Revisiting Fundamentals of Experience Replay
William Fedus, Prajit Ramachandran, Rishabh Agarwal, Yoshua Bengio, Hugo Larochelle, Mark Rowland, Will Dabney
TL;DR
This study addresses how experience replay data generation and learning algorithms interact in deep RL, focusing on replay capacity and replay ratio. Through large-scale, controlled experiments with Rainbow and DQN across Atari, it finds that increasing replay capacity often boosts performance, particularly when using $n$-step returns, while the oldest-policy age also matters; notably, uncorrected $n$-step returns prove uniquely beneficial for leveraging larger buffers. The authors show that $n$-step returns can mitigate issues from off-policy data and may reduce variance, explaining part of the capacity benefits, with offline batch RL experiments extending these findings to massive data regimes.
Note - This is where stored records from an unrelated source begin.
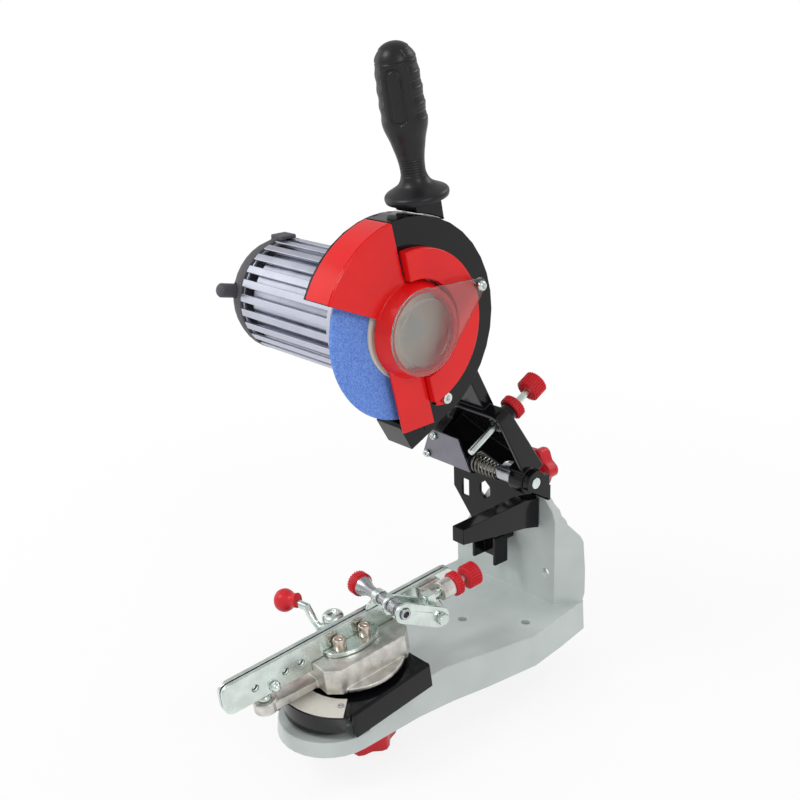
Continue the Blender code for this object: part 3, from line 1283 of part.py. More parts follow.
def build_stop_mount(turn_axis):
    """The bracket on the fixed jaw whose boss guides the adjuster."""
    near = -(JAW_GAP / 2 + JAW_T + FIT)
    pad_t = 0.0030
    pad_left = 0.0660
    pad_right = 0.0870
    pad_low = -0.0240
    pad_high = -0.0030
    mount = piece("stop_mount", block(pad_left, pad_right, near - pad_t, near, pad_low, pad_high), RAW_CAST,
                  0.4, 1.0, turn_axis, RAIL)
    boss_r = 0.0078
    neck = boss_r * 0.8
    root_y = near - pad_t / 2
    root = [(pad_left + pad_t, root_y, pad_low + pad_t), (pad_right - pad_t, root_y, pad_low + pad_t),
            (pad_right - pad_t, root_y, pad_high - pad_t), (pad_left + pad_t, root_y, pad_high - pad_t)]
    tip = [(BOSS_START + pad_t / 2, ADJUST_Y, -neck), (BOSS_END - pad_t / 2, ADJUST_Y, -neck),
           (BOSS_END - pad_t / 2, ADJUST_Y, neck), (BOSS_START + pad_t / 2, ADJUST_Y, neck)]
    join(mount, loft([root, tip]))
    join(mount, rod(boss_r, BOSS_START, BOSS_END, 24), RAIL @ at(0, ADJUST_Y) @ ALONG_X)
    cut(mount, rod(ADJUST_R + FIT, BOSS_START - OVERRUN, BOSS_END + OVERRUN), RAIL @ at(0, ADJUST_Y) @ ALONG_X)


def build_adjuster(slide_axis, knob_axis, lock_axis):
    """The carriage rod, its end block and the two red knobs."""
    start = 0.0560
    rod_end = 0.0980
    block_r = 0.0050
    carriage = piece("adjuster_rod", rod(ADJUST_R, start, rod_end - FIT, 16), ZINC, 0.3, 1.0,
                     slide_axis, RAIL @ at(0, ADJUST_Y) @ ALONG_X)
    half_y = 0.0045
    join(carriage, block(STOP_X - block_r, STOP_X + block_r * 0.6, ADJUST_Y - half_y, ADJUST_Y + half_y,
                         STOP_Z - block_r, block_r * 0.9), RAIL)
    bolt_r = 0.0030
    cut(carriage, rod(bolt_r + FIT, 0.0, 2 * JAW_H, 16), RAIL @ at(STOP_X, 0, STOP_Z) @ FACING)
    lock_start = BOSS_END + FIT
    lock_end = 0.0915
    place = RAIL @ at(0, ADJUST_Y) @ ALONG_X
    lock = piece("adjuster_lock_knob", fluted(STOP_KNOB_R, lock_start, lock_end, 16, KNOB_GROOVE, KNOB_EDGE), RED,
                 0.4, 0.0, lock_axis, place)
    cut(lock, rod(ADJUST_R + FIT, lock_start - OVERRUN, lock_end + OVERRUN, 16))
    knob_end = 0.1100
    piece("adjuster_knob", fluted(STOP_KNOB_R, rod_end, knob_end, 16, KNOB_GROOVE, KNOB_EDGE), RED, 0.4, 0.0,
          knob_axis, place)


FINGER_SHARES = ((0.31, 0.0), (0.77, 0.15), (1.0, 0.48), (0.85, 0.51), (0.0, 0.46))


def build_stop(slide_axis, lift_axis, pawl_axis):
    """The lifting stop: a folded link, its shaft with a red cap, the pawl and the link's bolt."""
    near_in = 0.0355
    near_out = 0.0380
    far_in = 0.0190
    far_out = 0.0215
    half = STOP_HALF
    way = Vector((SHAFT_X - STOP_X, SHAFT_Z - STOP_Z))
    length = way.length
    way.normalize()
    side = Vector((-way.y, way.x))
    middle = Vector((STOP_X, STOP_Z))
    turn = math.degrees(math.atan2(way.y, way.x))
    outline = arc(STOP_X, STOP_Z, half, turn + 90, turn + 270, 8)
    tip = middle + way * length
    outline = outline + arc(tip.x, tip.y, half, turn - 90, turn + 90, 8)
    link = piece("stop_link", prism(outline, near_in, near_out), ZINC, 0.3, 1.0, lift_axis, RAIL @ FACING)
    join(link, prism(outline, far_in, far_out))
    strap_t = 0.0020
    a = middle + way * (length * 0.45) + side * (half - strap_t)
    b = middle + way * (length * 0.85) + side * (half - strap_t)
    strap = (tuple(a), tuple(b), tuple(b + side * (strap_t - FIT)), tuple(a + side * (strap_t - FIT)))
    join(link, prism(strap, far_in + strap_t / 2, near_out - strap_t / 2))
    bolt_r = 0.0030
    cut(link, rod(bolt_r + FIT, 0.0, 2 * near_out, 16), RAIL @ at(STOP_X, 0, STOP_Z) @ FACING)
    shaft_r = 0.0045
    cut(link, rod(shaft_r + FIT, 0.0, 2 * near_out, 20), RAIL @ at(SHAFT_X, 0, SHAFT_Z) @ FACING)
    head = near_out + FIT
    nut_r = 0.0050
    tail = far_in - bolt_r
    nut_t = 0.0045
    bolt = ((0.0, tail), (bolt_r, tail), (bolt_r, head), (nut_r, head), (nut_r, head + nut_t), (0.0, head + nut_t))
    piece("link_bolt", turned(bolt, 12), ZINC, 0.3, 1.0, slide_axis, RAIL @ at(STOP_X, 0, STOP_Z) @ FACING)

    end = 0.0400
    socket_r = 0.0026
    socket = 0.0330
    flare_r = 0.0082
    flare = -0.0180
    neck = -0.0080
    cap_end = -0.0275
    collar_r = 0.0062
    collar = (0.0220, 0.0300)
    shape = ((0.0, socket), (socket_r, socket), (socket_r, end), (shaft_r, end), (shaft_r, collar[1]),
             (collar_r, collar[1]), (collar_r, collar[0]), (shaft_r, collar[0]), (shaft_r, neck),
             (flare_r, flare), (0.0, flare))
    place = RAIL @ at(SHAFT_X, 0, SHAFT_Z) @ FACING
    piece("stop_shaft", turned(shape[::-1], 24), (0.35, 0.36, 0.38), 0.15, 1.0, lift_axis, place)
    cap_r = 0.0098
    piece("stop_cap", fluted(cap_r, cap_end, flare - FIT, 16, KNOB_GROOVE, KNOB_EDGE), RED, 0.4, 0.0, lift_axis, place)
    ring_r = 0.0064
    pawl_start = 0.0010
    pawl_end = 0.0070
    pawl = piece("stop_pawl", rod(ring_r, pawl_start, pawl_end, 24), ZINC, 0.3, 1.0, pawl_axis, place)
    finger_l = 0.0130
    finger = scaled(FINGER_SHARES, -finger_l, -finger_l)
    join(pawl, prism(finger[::-1], pawl_start + FIT, pawl_start + ring_r / 2))
    cut(pawl, rod(shaft_r + FIT, pawl_start - OVERRUN, pawl_end + OVERRUN, 24))


def build_all():
    clear_scene()
    build_base()
    tilt_axis = axis_empty("head_tilt_axis", TILT)
    lock_axis = axis_empty("tilt_lock_axis", at(*lock_place()))
    build_bracket(tilt_axis)
    build_tilt_lock(tilt_axis, lock_axis)
    build_hinge(tilt_axis)

    head_axis = axis_empty("head_swing_axis", HINGE, tilt_axis)
    build_arm(head_axis)
    build_arm_plate(head_axis)
    rod_axis = axis_empty("depth_rod_axis", rod_matrix(), head_axis)
    knob_axis = axis_empty("depth_knob_axis", rod_matrix(), rod_axis)
    depth_lock_axis = axis_empty("depth_lock_axis", rod_matrix(), head_axis)
    build_depth_screw(head_axis, rod_axis, knob_axis, depth_lock_axis)
    build_guard(head_axis)
    build_motor(head_axis)
    build_handle(head_axis)
    wheel_axis = axis_empty("wheel_axis", WHEEL, head_axis)
    build_wheel(wheel_axis)

    vise_axis = axis_empty("vise_tilt_axis", SADDLE)
    build_saddle(vise_axis)
    build_scale(vise_axis)
    clamp_axis = axis_empty("clamp_knob_axis", SADDLE, vise_axis)
    build_clamp(vise_axis, clamp_axis)
    turn_axis = axis_empty("vise_turn_axis", RAIL, vise_axis)
    build_turntable(turn_axis)
    jaw_axis = axis_empty("jaw_slide_axis", RAIL, turn_axis)
    lever_axis = axis_empty("lever_axis", RAIL @ at(POST_X, POST_Y), turn_axis)
    build_jaws(turn_axis, jaw_axis, lever_axis)
    build_stop_mount(turn_axis)
    slide_axis = axis_empty("adjuster_slide_axis", RAIL @ at(0, ADJUST_Y), turn_axis)
    turn_knob_axis = axis_empty("adjuster_knob_axis", RAIL @ at(0, ADJUST_Y), slide_axis)
    turn_lock_axis = axis_empty("adjuster_lock_axis", RAIL @ at(0, ADJUST_Y), turn_axis)
    build_adjuster(slide_axis, turn_knob_axis, turn_lock_axis)
    lift_axis = axis_empty("stop_lift_axis", RAIL @ at(STOP_X, 0, STOP_Z), slide_axis)
    pawl_axis = axis_empty("pawl_axis", RAIL @ at(SHAFT_X, 0, SHAFT_Z), lift_axis)
    build_stop(slide_axis, lift_axis, pawl_axis)


build_all()
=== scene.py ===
"""Looks of the electric chainsaw sharpener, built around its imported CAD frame.

Lengths are metres and +Z is up, as in the frame. Every piece takes its place from the CAD's
nodes and joints, and carries its place in its mesh.
"""

import json
import math

import bmesh
import bpy
from mathutils import Matrix, Vector


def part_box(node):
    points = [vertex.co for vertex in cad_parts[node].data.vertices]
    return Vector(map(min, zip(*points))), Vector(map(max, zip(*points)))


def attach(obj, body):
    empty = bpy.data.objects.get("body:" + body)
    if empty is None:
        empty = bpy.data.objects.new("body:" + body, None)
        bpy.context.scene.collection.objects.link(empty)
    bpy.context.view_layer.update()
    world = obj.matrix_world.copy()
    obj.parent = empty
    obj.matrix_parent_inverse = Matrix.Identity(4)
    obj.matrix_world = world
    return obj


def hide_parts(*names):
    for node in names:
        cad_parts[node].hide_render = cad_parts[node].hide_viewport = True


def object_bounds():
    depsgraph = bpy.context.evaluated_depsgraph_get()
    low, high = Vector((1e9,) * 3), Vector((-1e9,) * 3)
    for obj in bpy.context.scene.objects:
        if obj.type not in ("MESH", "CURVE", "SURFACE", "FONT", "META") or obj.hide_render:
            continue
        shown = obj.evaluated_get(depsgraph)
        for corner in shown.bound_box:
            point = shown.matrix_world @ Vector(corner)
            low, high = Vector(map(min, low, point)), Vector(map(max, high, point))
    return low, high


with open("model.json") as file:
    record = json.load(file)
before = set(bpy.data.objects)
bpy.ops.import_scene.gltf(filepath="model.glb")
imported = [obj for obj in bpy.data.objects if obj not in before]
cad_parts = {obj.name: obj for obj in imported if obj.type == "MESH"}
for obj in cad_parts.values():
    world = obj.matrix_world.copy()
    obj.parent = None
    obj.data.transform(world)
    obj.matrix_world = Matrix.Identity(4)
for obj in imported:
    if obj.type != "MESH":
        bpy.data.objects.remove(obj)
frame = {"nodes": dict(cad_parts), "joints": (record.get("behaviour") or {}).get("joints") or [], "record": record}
CAD_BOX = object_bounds()

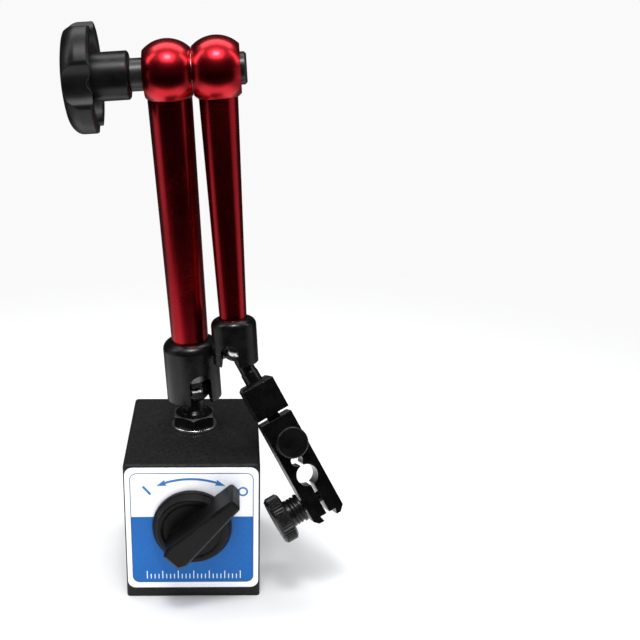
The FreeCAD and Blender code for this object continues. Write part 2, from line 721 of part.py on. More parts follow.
def lock_knob():
    """Hollow-backed hand knob with a crowned face and four scallops."""
    hub, hub_end, rim = dim.hub_radius, -dim.hub_end, dim.knob_radius
    face, floor, rim_inner = -dim.knob_face, -dim.recess_floor, -dim.rim_inner
    bore, blind, recess = dim.insert_radius, -dim.knob_blind, dim.recess_outer
    edge, rim_edge = 0.6, 0.8
    turned = revolve("lock_knob_turned", [
        (bore, hub_end), (bore, blind), (0, blind), (0, face),
        (dim.knob_crown, face + dim.crown_rise, dim.crown_radius, 1),
        (rim, face + dim.corner_rise, dim.knob_corner, 1),
        (rim, rim_inner - rim_edge), (rim - rim_edge, rim_inner),
        (recess + edge, rim_inner), (recess, rim_inner - edge), (recess - 0.8, floor),
        (dim.recess_inner, floor), (hub, floor + 1.5),
        (hub, hub_end - edge), (hub - edge, hub_end)])
    outline = doc.addObject("Part::Feature", "lock_knob_outline")
    outline.Shape = lobed_prism(
        radius=rim.value, scallop=dim.scallop_radius.value, orbit=dim.scallop_orbit.value,
        corner=dim.lobe_round.value, count=4, bottom=-50.0, top=0.0)
    piece("lock_knob", common("lock_knob_common", turned, outline), ELBOW)


def lock_knob_insert():
    bore, radius, bevel = dim.bolt_bore, dim.insert_radius, 0.5
    low, high = -dim.insert_end, -dim.hub_end
    piece("lock_knob_insert", revolve("insert_body", [
        (bore, low), (radius, low), (radius, high), (bore + bevel, high),
        (bore, high - bevel)]), ELBOW)


# ----------------------------------------------------------- indicator clamp
def upper_ball_stud():
    foot, top, seat = -dim.yoke_thread_z, -dim.yoke_top, -dim.upper_ball_flat - dim.fine_fit
    thread, collar, neck = dim.yoke_thread, dim.upper_neck + 0.2, dim.upper_neck - 0.1
    spigot, end = dim.upper_spigot, -0.6
    piece("upper_ball_stud", revolve("ball_stud_body", [
        (0, foot), (thread, foot), (thread, top), (collar, top), (collar, -11.0),
        (neck, -10.2), (neck, seat), (spigot, seat), (spigot, end), (0, end)]), CLAMP)


def clamp_yoke():
    """Block under the ball stud with a tongue that reaches into the bar."""
    half, half_thick = dim.bar_half, dim.bar_thick / 2
    block = pad("yoke_block", [
        (half, -half_thick), (half, half_thick), (-half, half_thick), (-half, -half_thick)],
        dim.yoke_low - dim.yoke_top, -dim.yoke_low)
    chamfer_top(block, -dim.yoke_top, 1.1)
    tongue = box(
        "tongue", dim.tongue_width, dim.tongue_front + dim.tongue_back,
        dim.tongue_end - dim.yoke_low + 1,
        (-dim.tongue_width / 2, -dim.tongue_front, -dim.tongue_end))
    piece("clamp_yoke", cut(
        "yoke_cut", fuse("yoke_solid", block, tongue),
        cylinder("yoke_thread_hole", dim.yoke_thread, 12, (0, 0, -dim.yoke_thread_z)),
        cylinder("yoke_pin_hole", dim.pivot_radius, 20,
                 (-10, dim.pivot_y, -dim.pivot_z), TO_X)),
        CLAMP)


def pivot_pin():
    """Cross pin, set back a little from both sides of the bar."""
    inset = 0.1
    left_end = CLAMP.multVec(vector(-dim.bar_half + inset, dim.pivot_y, -dim.pivot_z))
    piece("pivot_pin",
          cylinder("pivot_pin_body", dim.pivot_radius, dim.bar_half * 2 - inset * 2),
          Placement(left_end, CLAMP.Rotation.multiply(TO_X)))


def clamp_bar():
    """Slit bar with a stem bore and a dovetail notch in its lower end."""
    half, top, end = dim.bar_half, -dim.bar_top, -dim.bar_end
    mouth, floor, floor_z = dim.dove_mouth / 2, dim.dove_floor / 2, end + dim.dove_depth
    left_bevel, right_bevel = 1.6, 2.0
    # Outline seen from the front: x is width, y is length
    outline = pad("bar_outline", [
        (half, top), (-half, top), (-half, end + left_bevel), (-half + left_bevel, end),
        (-mouth, end), (-floor, floor_z), (floor, floor_z), (mouth, end),
        (half - right_bevel, end), (half, end + right_bevel)], dim.bar_thick)
    outline.Placement = Placement(vector(0, dim.bar_thick / 2, 0), TO_MINUS_Y)
    pocket_width = dim.tongue_width + dim.fit
    slit, stem_z = dim.slit, dim.stem_z
    piece("clamp_bar", cut(
        "bar_cut", outline,
        box("bar_pocket", pocket_width, dim.pocket_front + dim.pocket_back,
            dim.pocket_end - dim.bar_top + 1,
            (-pocket_width / 2, -dim.pocket_front, -dim.pocket_end)),
        cylinder("bar_pin_hole", dim.pivot_radius + dim.fine_fit, 20,
                 (-10, dim.pivot_y, -dim.pivot_z), TO_X),
        cylinder("bar_stem", dim.stem_bore, 20, (0, -10, -stem_z), TO_Y),
        cylinder("bar_relief", dim.relief_radius, 20,
                 (-dim.relief_x, -10, -dim.relief_z), TO_Y),
        box("bar_slit_short", slit, 20, stem_z - dim.relief_z, (-slit / 2, -10, -stem_z)),
        box("bar_slit_long", slit, 20, dim.bar_end - stem_z, (-slit / 2, -10, end)),
        cylinder("bar_fine_hole", dim.fine_radius + dim.fine_fit, 8,
                 (0, -8, -dim.fine_z), TO_Y),
        cylinder("bar_thumb_hole", dim.thumb_thread + dim.fine_fit, 20,
                 (-10, 0, -dim.thumb_z), TO_X)),
        CLAMP)


def ribbed_head(name, radius, depth, count, length, bevel, lift):
    """Straight-knurled disc, ribs along Z, both rims bevelled."""
    radius, length, lift = number(radius), number(length), number(lift)
    step = 2 * math.pi / count
    # A rib's flat top takes 0.38 of the pitch; the groove's bottom is at 0.69
    rib = ((0.0, radius), (0.38, radius), (0.69, radius - depth))
    points = []
    for k in range(count):
        for share, distance in rib:
            angle = step * (k + share)
            points.append(Vector(distance * math.cos(angle), distance * math.sin(angle), 0))
    points.append(points[0])
    star = Part.Face(Part.makePolygon(points)).extrude(Vector(0, 0, length))
    section = [Vector(x, 0, z) for x, z in (
        (0, 0), (radius - bevel, 0), (radius, bevel), (radius, length - bevel),
        (radius - bevel, length), (0, length), (0, 0))]
    drum = Part.Face(Part.makePolygon(section)).revolve(Vector(0, 0, 0), Vector(0, 0, 1), 360)
    head = doc.addObject("Part::Feature", name)
    head.Shape = star.common(drum)
    head.Placement = Placement(Vector(0, 0, lift), Rotation())
    return head


def fine_adjust_screw():
    """Ribbed head, short neck and a shank whose tip bears on the yoke's
    tongue. Local Z points out of the clamp's front, zero at that face."""
    neck_end = dim.fine_neck_length
    head = ribbed_head("fine_head_shape", dim.fine_head, depth=0.3, count=40,
                       length=dim.fine_head_out - neck_end, bevel=0.5, lift=neck_end)
    tip = -(dim.bar_thick / 2 - dim.tongue_front - dim.fine_fit)
    radius, neck, neck_start, bevel, overlap = dim.fine_radius, dim.fine_neck, 0.1, 0.4, 0.6
    shank = revolve("fine_shank", [
        (0, tip), (radius - bevel, tip), (radius, tip + bevel), (radius, neck_start),
        (neck, neck_start), (neck, neck_end + overlap), (0, neck_end + overlap)])
    face = CLAMP.multVec(vector(0, -dim.bar_thick / 2, -dim.fine_z))
    piece("fine_adjust_screw", fuse("fine_all", shank, head),
          Placement(face, CLAMP.Rotation.multiply(TO_MINUS_Y)))


# Turned steps of the clamp screw's hub: inset from its radius, height above its foot
HUB_STEPS = (
    (0.3, 0.0), (0.0, 0.3), (0.0, 1.1), (0.7, 1.4), (0.7, 1.7), (0.25, 2.1), (0.25, 2.7),
    (0.7, 3.0), (0.25, 3.4), (0.25, 4.0), (0.7, 4.3), (0.25, 4.7),
)


def clamp_screw():
    """Ribbed head, turned hub and a shank across both jaws. Local Z points
    out of the clamp's left side, zero at that side."""
    hub, foot = dim.thumb_hub, dim.thumb_gap
    head_low = foot + dim.thumb_hub_length
    head = ribbed_head("thumb_head_shape", dim.thumb_head, depth=0.4, count=48,
                       length=dim.thumb_head_length, bevel=0.9, lift=head_low)
    radius, tip, bevel, overlap = dim.thumb_thread, -dim.bar_half - dim.thumb_tip, 0.5, 0.6
    shank = revolve(
        "thumb_shank",
        [(0, tip), (radius - bevel, tip), (radius, tip + bevel), (radius, foot)]
        + [(hub - inset, foot + height) for inset, height in HUB_STEPS]
        + [(hub - HUB_STEPS[-1][0], head_low + overlap), (0, head_low + overlap)])
    side = CLAMP.multVec(vector(-dim.bar_half, 0, -dim.thumb_z))
    piece("clamp_screw", fuse("thumb_all", shank, head),
          Placement(side, CLAMP.Rotation.multiply(TO_MINUS_X)))


# -------------------------------------------------------------------- output
def check():
    """Stop if an object failed or a piece is not one valid solid."""
    bad = ["%s %s" % (obj.Name, obj.State) for obj in doc.Objects
           if "Invalid" in obj.State or "Error" in obj.State]
    for label, obj in PIECES:
        shape = obj.Shape
        if (shape.isNull() or not shape.isValid() or len(shape.Solids) != 1
                or shape.Volume <= 0):
            bad.append("%s is not one valid solid" % label)
    if bad:
        raise SystemExit("failed: " + "; ".join(bad))


for build in (
        block_pieces, label_plate, bore_closures, stop_pin,
        rotor_spindle, rotor_core, switch_knob, knob_grub_screw,
        stud_washer, base_stud, lower_arm,
        draw_bolt, pressure_sleeve, elbow_washer, lock_knob, lock_knob_insert,
        upper_arm, upper_ball_stud, clamp_yoke, pivot_pin, clamp_bar,
        fine_adjust_screw, clamp_screw):
    build()
doc.recompute()
check()
os.makedirs("parts", exist_ok=True)
for label, obj in PIECES:
    obj.Shape.exportStep("parts/%s.step" % label)
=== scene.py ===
"""Looks of the magnetic base stand: finishes, printed face plate, soft studio and camera.

Everything is in metres, in the CAD model's own frame: +Z up, -Y out of the
face that carries the switch, origin at the centre of the block's bottom face.
The print on the face plate is drawn in millimetres.
"""

import json
import math
from functools import cached_property

import bmesh
import bpy
from mathutils import Matrix, Vector


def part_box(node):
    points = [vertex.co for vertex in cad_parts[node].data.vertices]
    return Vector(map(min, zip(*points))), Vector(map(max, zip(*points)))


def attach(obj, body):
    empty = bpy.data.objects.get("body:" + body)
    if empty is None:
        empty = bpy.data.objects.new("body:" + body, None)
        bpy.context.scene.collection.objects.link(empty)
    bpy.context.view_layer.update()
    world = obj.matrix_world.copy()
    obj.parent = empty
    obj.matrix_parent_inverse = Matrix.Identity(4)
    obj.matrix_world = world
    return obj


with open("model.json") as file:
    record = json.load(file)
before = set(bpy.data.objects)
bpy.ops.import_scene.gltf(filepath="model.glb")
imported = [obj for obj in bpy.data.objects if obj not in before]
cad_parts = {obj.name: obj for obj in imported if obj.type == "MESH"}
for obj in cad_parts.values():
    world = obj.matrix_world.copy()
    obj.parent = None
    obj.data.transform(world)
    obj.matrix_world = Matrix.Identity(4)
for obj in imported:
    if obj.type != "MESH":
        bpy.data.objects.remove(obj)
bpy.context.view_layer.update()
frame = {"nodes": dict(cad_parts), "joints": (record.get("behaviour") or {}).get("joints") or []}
NODES = frame["nodes"]
JOINTS = {joint["name"]: joint for joint in frame["joints"]}
MM = 0.001
scene = bpy.context.scene


def joint_line(name):
    """A joint's point and unit axis."""
    joint = JOINTS[name]
    return Vector(joint["pos_m"]), Vector(joint["axis"]).normalized()


# Lines the parts are turned about: (point, axis)
UP = (0, 0, 1)
ELBOW = joint_line("elbow")
LOWER = joint_line("lower_roll")
UPPER = joint_line("upper_swivel")
SWITCH = joint_line("magnet_switch")
FINE_SCREW = joint_line("fine_adjust_turn")
FINE_PIVOT = joint_line("fine_adjust_flex")
THUMB_SCREW = joint_line("clamp_screw_turn")
CLAMP = joint_line("clamp_roll")
STUD = (Vector((0.0, 0.004, 0.055)), UP)


# ------------------------------------------------------------------ node trees
MIX_SOCKETS = {"FLOAT": (2, 3, 0), "VECTOR": (4, 5, 1), "RGBA": (6, 7, 2)}  # start, end, result
SURFACE_INPUTS = {
    "base": "Base Color", "metallic": "Metallic", "rough": "Roughness", "normal": "Normal",
    "specular": "Specular IOR Level", "coat": "Coat Weight", "coat_rough": "Coat Roughness",
    "coat_normal": "Coat Normal"}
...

Overall, the work clarifies which components drive gains from bigger replay buffers and provides practical insights for designing scalable, off-policy RL systems.
Abstract
Experience replay is central to off-policy algorithms in deep reinforcement learning (RL), but there remain significant gaps in our understanding. We therefore present a systematic and extensive analysis of experience replay in Q-learning methods, focusing on two fundamental properties: the replay capacity and the ratio of learning updates to experience collected (replay ratio). Our additive and ablative studies upend conventional wisdom around experience replay -- greater capacity is found to substantially increase the performance of certain algorithms, while leaving others unaffected. Counterintuitively we show that theoretically ungrounded, uncorrected n-step returns are uniquely beneficial while other techniques confer limited benefit for sifting through larger memory. Separately, by directly controlling the replay ratio we contextualize previous observations in the literature and empirically measure its importance across a variety of deep RL algorithms. Finally, we conclude by testing a set of hypotheses on the nature of these performance benefits.